/---

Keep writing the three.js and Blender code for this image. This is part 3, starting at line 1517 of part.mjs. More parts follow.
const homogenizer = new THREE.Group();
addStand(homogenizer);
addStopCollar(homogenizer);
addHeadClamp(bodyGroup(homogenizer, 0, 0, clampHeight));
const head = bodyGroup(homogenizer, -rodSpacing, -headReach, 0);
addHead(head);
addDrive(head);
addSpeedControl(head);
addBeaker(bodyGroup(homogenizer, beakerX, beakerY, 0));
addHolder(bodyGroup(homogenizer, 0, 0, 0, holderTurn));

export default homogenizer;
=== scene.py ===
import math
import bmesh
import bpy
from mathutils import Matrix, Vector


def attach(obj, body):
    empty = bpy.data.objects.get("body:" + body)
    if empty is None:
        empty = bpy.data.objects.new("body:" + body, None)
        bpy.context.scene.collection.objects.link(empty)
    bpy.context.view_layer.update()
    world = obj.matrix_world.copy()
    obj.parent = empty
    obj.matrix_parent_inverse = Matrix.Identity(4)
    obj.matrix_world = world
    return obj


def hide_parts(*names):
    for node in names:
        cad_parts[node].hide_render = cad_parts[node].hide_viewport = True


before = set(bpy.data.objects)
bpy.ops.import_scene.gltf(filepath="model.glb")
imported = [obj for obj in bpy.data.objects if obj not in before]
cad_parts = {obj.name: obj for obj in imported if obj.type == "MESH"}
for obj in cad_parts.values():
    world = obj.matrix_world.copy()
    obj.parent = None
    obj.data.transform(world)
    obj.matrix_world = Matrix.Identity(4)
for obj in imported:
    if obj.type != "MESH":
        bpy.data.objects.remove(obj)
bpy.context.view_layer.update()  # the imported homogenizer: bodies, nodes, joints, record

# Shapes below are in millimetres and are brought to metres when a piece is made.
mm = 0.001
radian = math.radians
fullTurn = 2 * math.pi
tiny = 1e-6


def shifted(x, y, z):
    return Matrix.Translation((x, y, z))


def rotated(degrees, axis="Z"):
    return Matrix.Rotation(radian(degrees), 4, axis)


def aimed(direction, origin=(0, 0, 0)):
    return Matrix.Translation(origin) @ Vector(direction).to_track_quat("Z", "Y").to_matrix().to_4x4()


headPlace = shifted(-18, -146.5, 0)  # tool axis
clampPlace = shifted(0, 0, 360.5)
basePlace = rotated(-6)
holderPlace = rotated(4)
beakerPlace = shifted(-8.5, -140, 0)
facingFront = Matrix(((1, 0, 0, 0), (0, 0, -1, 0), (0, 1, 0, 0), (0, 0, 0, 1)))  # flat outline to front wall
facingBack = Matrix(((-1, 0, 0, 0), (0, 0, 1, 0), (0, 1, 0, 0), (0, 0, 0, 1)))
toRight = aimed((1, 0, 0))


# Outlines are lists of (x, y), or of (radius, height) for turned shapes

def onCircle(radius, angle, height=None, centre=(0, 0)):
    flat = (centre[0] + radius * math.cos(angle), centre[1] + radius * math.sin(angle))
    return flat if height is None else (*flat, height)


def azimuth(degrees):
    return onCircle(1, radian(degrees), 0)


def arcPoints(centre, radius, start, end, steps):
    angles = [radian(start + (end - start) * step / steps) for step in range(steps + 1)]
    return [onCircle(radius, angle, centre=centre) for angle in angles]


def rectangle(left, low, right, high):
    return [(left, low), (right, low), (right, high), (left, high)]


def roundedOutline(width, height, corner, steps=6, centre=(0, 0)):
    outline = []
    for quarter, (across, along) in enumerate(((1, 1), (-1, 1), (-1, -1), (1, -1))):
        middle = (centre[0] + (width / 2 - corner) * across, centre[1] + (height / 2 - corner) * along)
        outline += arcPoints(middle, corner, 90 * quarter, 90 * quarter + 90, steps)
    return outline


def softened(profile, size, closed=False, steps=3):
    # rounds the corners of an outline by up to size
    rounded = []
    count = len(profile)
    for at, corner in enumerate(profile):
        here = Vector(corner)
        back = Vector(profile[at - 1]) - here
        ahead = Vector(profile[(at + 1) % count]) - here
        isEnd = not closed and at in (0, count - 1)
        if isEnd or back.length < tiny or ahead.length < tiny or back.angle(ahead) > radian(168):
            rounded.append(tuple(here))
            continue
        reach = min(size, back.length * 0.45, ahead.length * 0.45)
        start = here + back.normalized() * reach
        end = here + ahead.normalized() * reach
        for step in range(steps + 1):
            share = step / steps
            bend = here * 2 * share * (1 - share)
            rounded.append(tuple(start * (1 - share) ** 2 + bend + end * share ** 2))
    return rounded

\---
/---

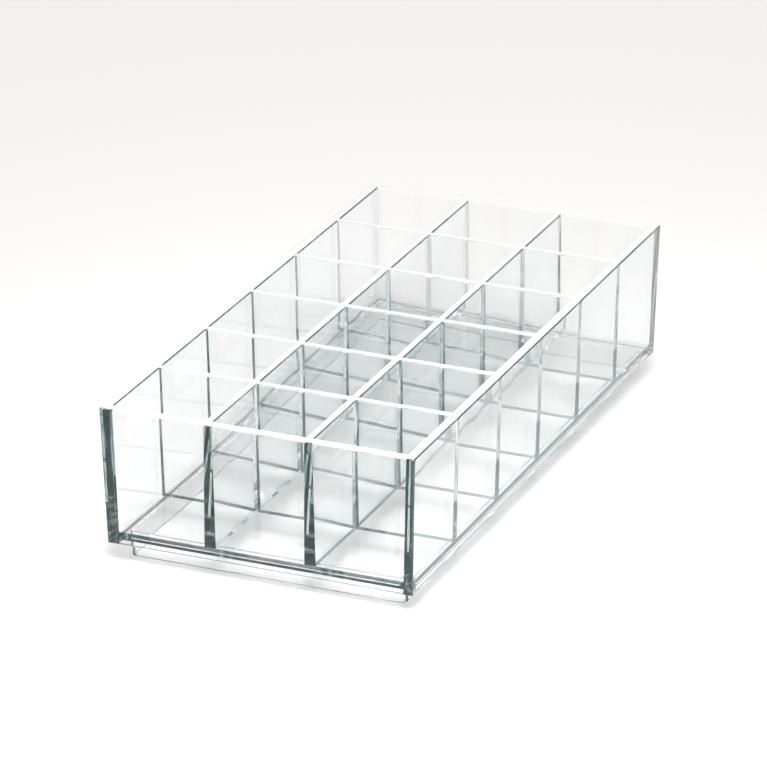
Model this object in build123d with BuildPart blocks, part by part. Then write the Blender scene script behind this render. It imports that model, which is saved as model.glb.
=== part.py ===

\---

Direction: Exactly those lines that run from the line with "const homogenizer = new THREE.Group();" through the line with "bpy.data.objects.remove(obj)" are to be reproduced; both end lines belong to the range.

Task output:
const homogenizer = new THREE.Group();
addStand(homogenizer);
addStopCollar(homogenizer);
addHeadClamp(bodyGroup(homogenizer, 0, 0, clampHeight));
const head = bodyGroup(homogenizer, -rodSpacing, -headReach, 0);
addHead(head);
addDrive(head);
addSpeedControl(head);
addBeaker(bodyGroup(homogenizer, beakerX, beakerY, 0));
addHolder(bodyGroup(homogenizer, 0, 0, 0, holderTurn));

export default homogenizer;
=== scene.py ===
import math
import bmesh
import bpy
from mathutils import Matrix, Vector


def attach(obj, body):
    empty = bpy.data.objects.get("body:" + body)
    if empty is None:
        empty = bpy.data.objects.new("body:" + body, None)
        bpy.context.scene.collection.objects.link(empty)
    bpy.context.view_layer.update()
    world = obj.matrix_world.copy()
    obj.parent = empty
    obj.matrix_parent_inverse = Matrix.Identity(4)
    obj.matrix_world = world
    return obj


def hide_parts(*names):
    for node in names:
        cad_parts[node].hide_render = cad_parts[node].hide_viewport = True


before = set(bpy.data.objects)
bpy.ops.import_scene.gltf(filepath="model.glb")
imported = [obj for obj in bpy.data.objects if obj not in before]
cad_parts = {obj.name: obj for obj in imported if obj.type == "MESH"}
for obj in cad_parts.values():
    world = obj.matrix_world.copy()
    obj.parent = None
    obj.data.transform(world)
    obj.matrix_world = Matrix.Identity(4)
for obj in imported:
    if obj.type != "MESH":
        bpy.data.objects.remove(obj)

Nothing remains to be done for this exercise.